Appearing on a Sky News panel with Labor MP and former Rudd staffer Peter Khalil, Mr Wilson said; “On the panel today we have the man who was the national security adviser to Kevin Rudd, the man who was actually recommending the watering down of Australia’s national security laws that lead to these horrific consequences and then people having to be held in long term detention, and when we have Kevin Rudd and Peter Khalil all talking from the same talking points, which is to undermine a strong border protection regime for Australia, that has negative humanitarian consequences,” Mr Wilson said.
“These people have no moral authority and they’re actually going further and undermining Australia’s national border protection regime.
“This can’t be allowed to stand. They should look at the legislation, support the legislation, and make sure that Australia’s borders are secure.”
Mr Wilson said third-country resettlement had been the policy of the Australian government since Kevin Rudd announced it, following Labor’s border protection policy reversal in 2013.
“It’s quite rich to suggest that there’s something lacking in morality when it’s the policy that Kevin Rudd announced,” he said.
Mr Khalil said Labor had not seen the government’s proposed legislation, but that the lifetime ban announcement was “ridiculous” and a “sop to Pauline Hanson”.
“It is reaching out to the lowest common denominator and the darker angels in the Australian psyche,” he said.
“Let’s see the details. If there is a broader multilateral solution here, where are the details of that?”
“If Tim talks about moral authority, I’ve said that this has been a morally bankrupt announcement, because there’s no detail around it, and if you’re talking about morality, how are you supposed to explain that any refugee that has been on Manus or Nauru, becomes a US citizen, becomes the head of a multinational or a tech company, comes to visit Australia in ten years’ time and is barred.”

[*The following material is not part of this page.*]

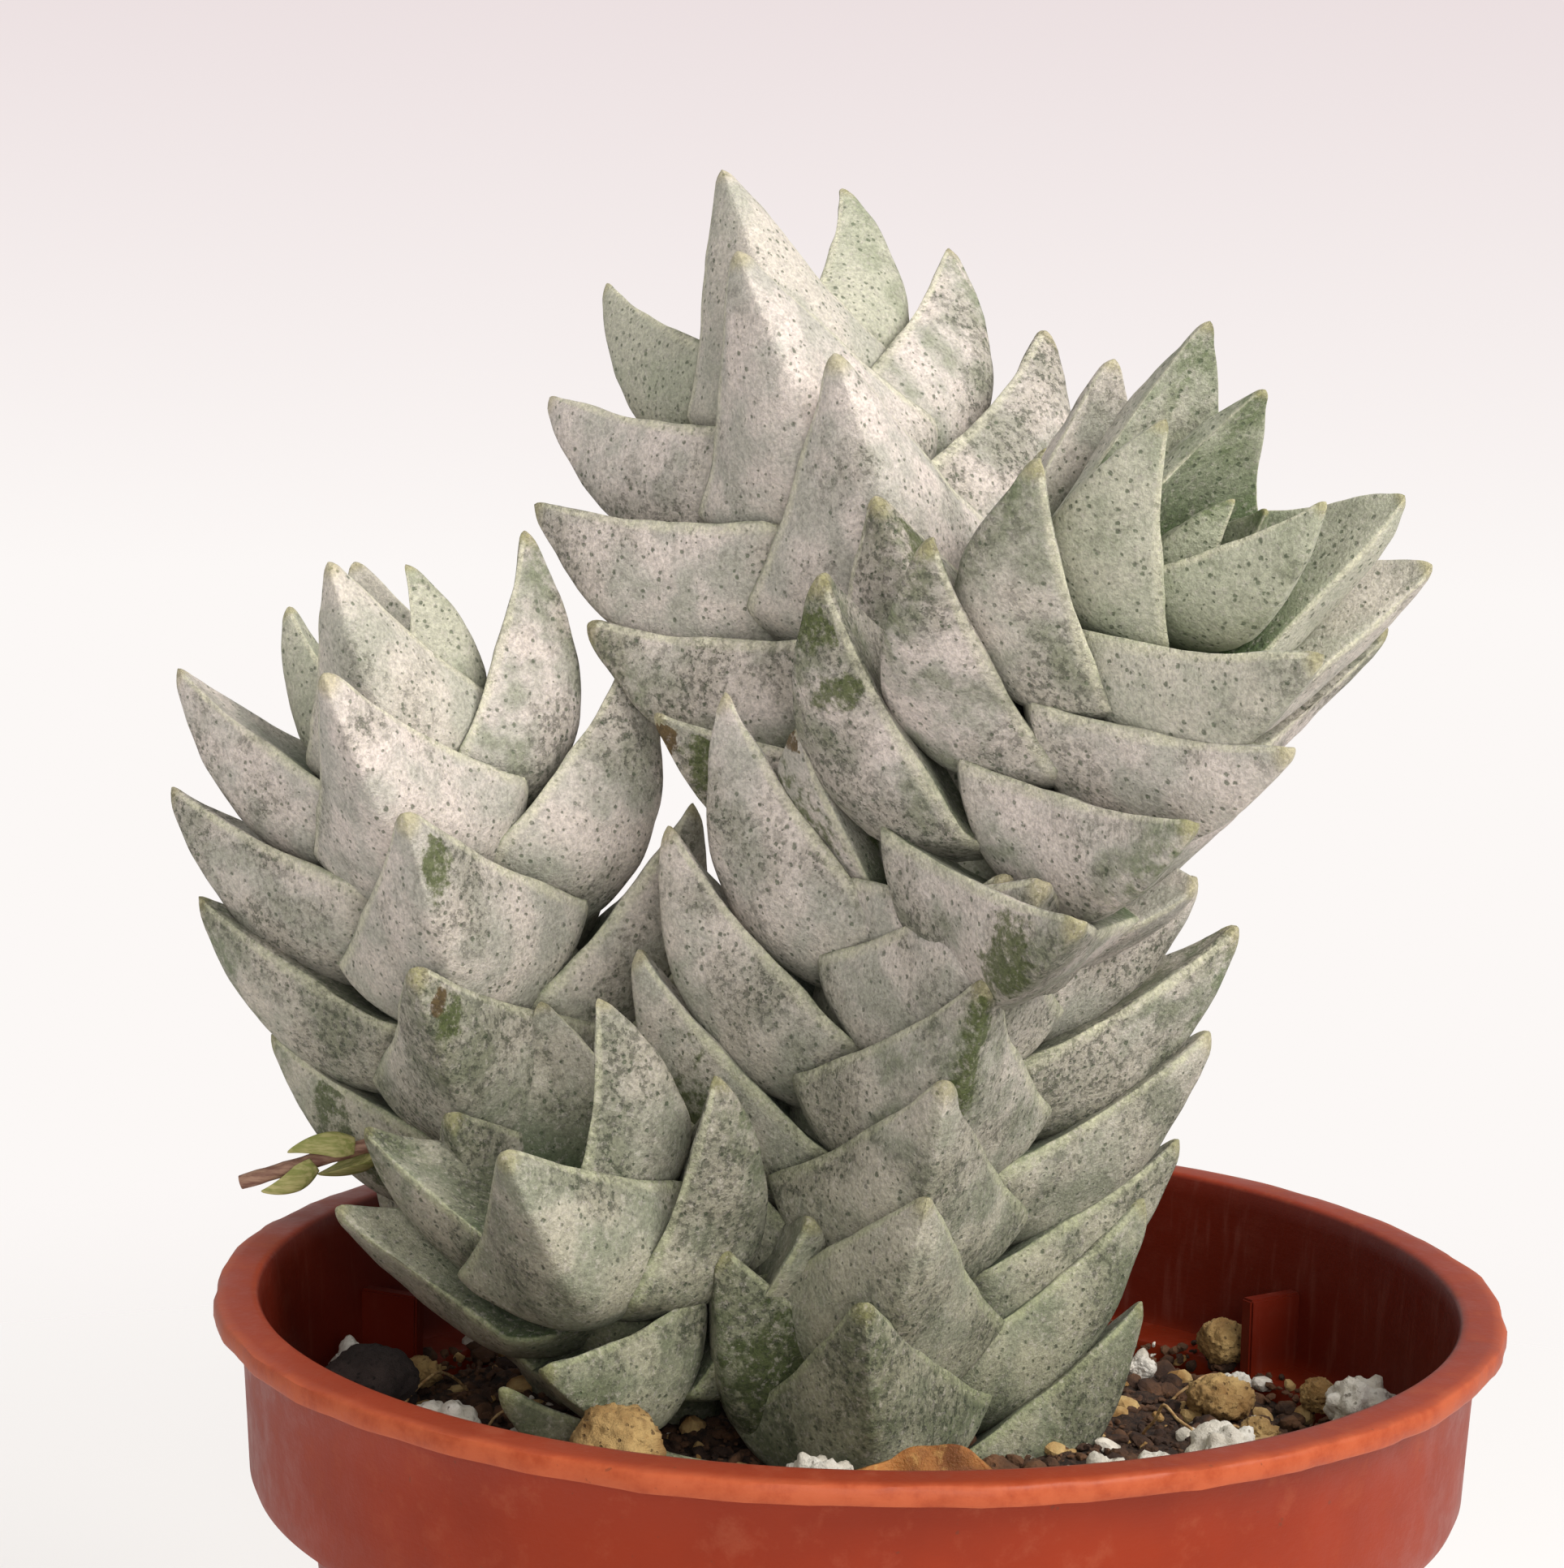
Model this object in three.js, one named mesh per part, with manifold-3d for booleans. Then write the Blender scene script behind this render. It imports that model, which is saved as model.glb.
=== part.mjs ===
// A potted crassula deceptor: four leafy stems in a small plastic nursery pot, with a stony top dressing.
// Millimetres, +Z up, the origin at the centre of the pot's underside. -Y faces the viewer.
import * as THREE from 'three';
import { mergeVertices } from 'three/addons/utils/BufferGeometryUtils.js';
import Module from 'manifold-3d';

const wasm = await Module();
wasm.setup();

// Driving dimensions
const GAP = 0.3; // clear distance between touching pieces
const POT = {
  height: 56,
  lipRadius: 32.5,
  lipThickness: 1.1,
  wall: 1.1,
  bandTopRadius: 31.1,
  bandFootRadius: 30.6,
  bandHeight: 9.0,
  shoulderRadius: 27.7,
  shoulderDrop: 1.6,
  baseRadius: 22.0,
  baseThickness: 1.4,
};
const LUGS = { count: 3, firstAngle: 35, thickness: 0.9, height: 4.2, depth: 3.0 };
const DRAIN_HOLES = { count: 6, ringRadius: 15.5, radius: 2.6, sides: 10 };
const RIM = POT.height;
const LEDGE = RIM - POT.bandHeight;
const SOIL = { centreLevel: RIM - 8.4, wallLevel: RIM - 9.8, radius: 26.0, relief: 0.2, rings: 7 };

// A repeatable value between -1 and 1 for any number, used wherever nature varies.
function vary(number) {
  const wave = Math.sin(number * 12.9898 + 4.1414) * 43758.5453;
  return 2 * (wave - Math.floor(wave)) - 1;
}

// The value of a table of [share, value] pairs at a share between 0 and 1, along straight lines.
function along(table, share) {
  let value = table[0][1];
  for (let i = 1; i < table.length; i += 1) {
    const [x0, y0] = table[i - 1];
    const [x1, y1] = table[i];
    const t = THREE.MathUtils.clamp((share - x0) / (x1 - x0), 0, 1);
    value = t > 0 ? y0 + (y1 - y0) * t : value;
  }
  return value;
}

function toSolid(geometry) {
  const bare = geometry.index ? geometry.clone() : geometry;
  bare.deleteAttribute('normal');
  bare.deleteAttribute('uv');
  const merged = mergeVertices(bare, 1e-5);
  return new wasm.Manifold(new wasm.Mesh({
    numProp: 3,
    vertProperties: new Float32Array(merged.attributes.position.array),
    triVerts: new Uint32Array(merged.index.array),
  }));
}

// The largest of a solid's bodies: loose scraps are dropped and sealed hollows are filled.
function largestBody(solid) {
  const bodies = solid.decompose();
  return bodies.reduce((best, body) => (body.volume() > best.volume() ? body : best));
}

function toGeometry(solid) {
  const mesh = solid.getMesh();
  const geometry = new THREE.BufferGeometry();
  geometry.setAttribute('position', new THREE.BufferAttribute(new Float32Array(mesh.vertProperties), 3));
  geometry.setIndex(new THREE.BufferAttribute(new Uint32Array(mesh.triVerts), 1));
  return geometry;
}

function unite(solids) {
  return wasm.Manifold.union(solids);
}

function cutBy(solid, cutters) {
  return cutters.reduce((left, cutter) => left.subtract(cutter), solid);
}

// Leaves

// A leaf is widest at its shoulders and runs nearly straight from there to a blunt point.
const LEAF_SHOULDER = 0.3; // share of the length where it is widest
const LEAF_BELLY = 0.4; // share of the length where it is thickest
const LEAF_BASE_WIDTH = 0.5; // width at the stem, as a share of the greatest
const LEAF_BASE_DEPTH = 0.62; // thickness at the stem, as a share of the greatest
const FLANK_BULGE = 0.2; // how far the flanks swell beyond straight lines to the point
const TIP_TAPER = 1.6; // a higher power keeps the leaf thick for longer

function leafWidthShare(u) {
  if (u < LEAF_SHOULDER) {
    return THREE.MathUtils.lerp(LEAF_BASE_WIDTH, 1, Math.sin((Math.PI / 2) * (u / LEAF_SHOULDER)));
  }
  const v = (u - LEAF_SHOULDER) / (1 - LEAF_SHOULDER);
  return (1 - v) * (1 + FLANK_BULGE * v * (1 - v));
}

function leafThicknessShare(u) {
  if (u < LEAF_BELLY) {
    return THREE.MathUtils.lerp(LEAF_BASE_DEPTH, 1, Math.sin((Math.PI / 2) * (u / LEAF_BELLY)));
  }
  const v = (u - LEAF_BELLY) / (1 - LEAF_BELLY);
  return 1 - v ** TIP_TAPER;
}

// One cross section, as [across, above] pairs: a shallow dished top and a keeled underside.
const KEEL_STEP = 0.6; // where the underside bends, as a share of the half width
const KEEL_FULLNESS = 0.66; // how deep it is there, as a share of the thickness
const DISH = 0.14; // depth of the dished top, as a share of the half width
const SECTION_POINTS = 6;

// A grown section moves out by more at its sharp edges, so that its faces stay clear by the growth.
function leafSection(halfWidth, thickness, grow) {
  const top = grow - DISH * halfWidth;
  const edge = halfWidth + 2.2 * grow;
  return [
    [edge, 1.1 * grow],
    [0, top],
    [-edge, 1.1 * grow],
    [-KEEL_STEP * halfWidth - grow, -KEEL_FULLNESS * thickness - grow],
    [0, -thickness - 1.4 * grow],
    [KEEL_STEP * halfWidth + grow, -KEEL_FULLNESS * thickness - grow],
  ];
}

const LEAF_STATIONS = [0.04, 0.3, 0.66]; // the cross sections, as shares of the length
const CURVE_STEPS = 40; // straight steps along the bent centre line
const BASE_POINT_DEPTH = 0.3; // how far under the top the closed base lies, as a share of the thickness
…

Liberal backbencher Eric Abetz said Mr Rudd’s intervention was “akin to the arsonist returning to the scene of the crime”.
“Despite Kevin Rudd’s commitment before the 2007 election to implement the Howard government’s border protection policies, they opened our borders which saw a $10 billion budget blowout, the opening of 17 detention centres, more than 1,000 men, women and children drown at sea and more than 2,000 children in detention,” he said.
“Kevin Rudd created the mess and now he wants to help send a message to criminal people smugglers that they should be back in business.
“Under Mr Rudd, Australia lost control of its borders and we saw more than a thousand men, women and children drown at sea as well as a massive expansion to our detention centre network.
“Instead of lecturing the Government about its policy which has achieved the right policy settings right, Mr Rudd should apologise for the irresponsible policy that he implemented.”
Labor defence spokesman Richard Marles, who previously had the immigration portfolio, said Mr Rudd’s article was an “important contribution”.
“There’s much in Kevin’s piece that I think a lot of Australians will find appealing,” he told Sky News.
“Kevin obviously comes to this from some authority in terms of the role that he plays in his term in government, both the first term and indeed negotiating the resettlement arrangement with PNG in 2013, so I think it’s a useful contribution.”
Mr Marles said that Mr Rudd’s reinstatement of offshore processing in 2013 had played a key role in ending the journey between Java and Christmas Island.
“In fact it more than any other decision of an Australian government has been the major factor in seeing the reduction of a flow of asylum seeker vessels, and as a result a reduction in the drownings at sea, but Kevin certainly didn’t envisage that there would be the same people on Manus Island three years later and that resettlement would have been an abject failure on the part of the Coalition,” he said.
“Really the point that Kevin makes which is absolutely right, is that this government has failed to find resettlement options for those on Manus and indeed those on Nauru.”